Another common mistake is treating the garden as a blank canvas. It is not blank. It already has color, structure, plants, pathways, shadows, and personality. The bride should work with the garden’s existing mood rather than forcing a completely unrelated theme onto it. A manicured rose garden, wild meadow, historic estate garden, and woodland ceremony space all need different styling approaches.

Finally, brides should avoid leaving comfort details until the last minute. Guests remember beauty, but they also remember being cold, lost, muddy, or unable to hear the ceremony. Elegant planning includes the glamorous and the boring. Unfortunately, chairs, paths, heaters, lighting, and backup plans are not sexy, but neither is chaos in formalwear.

Final Thoughts on Autumn Garden Weddings

An autumn garden wedding is beautiful because it combines natural romance with seasonal depth. The garden brings softness, movement, greenery, and life. Autumn brings warmth, texture, candlelight, richer colors, and a quieter emotional atmosphere. Together, they create a wedding style that feels timeless, intimate, and deeply poetic.

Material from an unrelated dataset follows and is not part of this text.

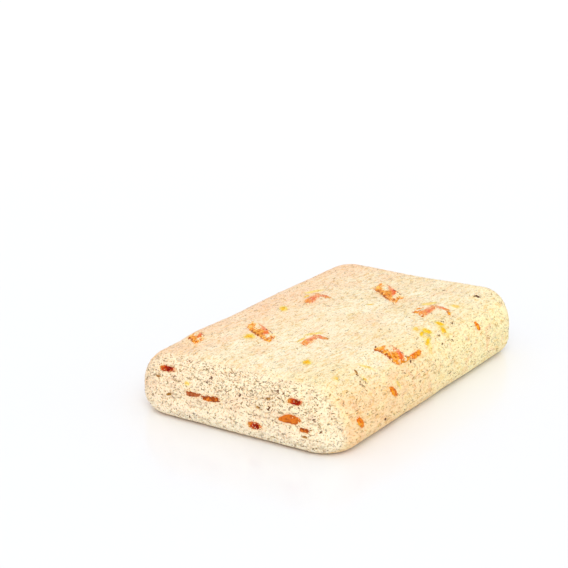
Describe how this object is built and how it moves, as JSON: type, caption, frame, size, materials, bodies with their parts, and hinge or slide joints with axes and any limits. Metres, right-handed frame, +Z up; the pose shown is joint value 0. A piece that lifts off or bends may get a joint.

The most unforgettable autumn garden weddings are not the ones with the most decor or the most obvious fall details. They are the ones where every element feels considered: the ceremony timing, the flowers, the bride’s dress, the guests’ comfort, the lighting, the menu, the stationery, and the way the entire celebration moves gently from golden afternoon into candlelit evening.

When planned with intention, an autumn garden wedding feels less like an event placed outdoors and more like a love story unfolding naturally inside the season itself.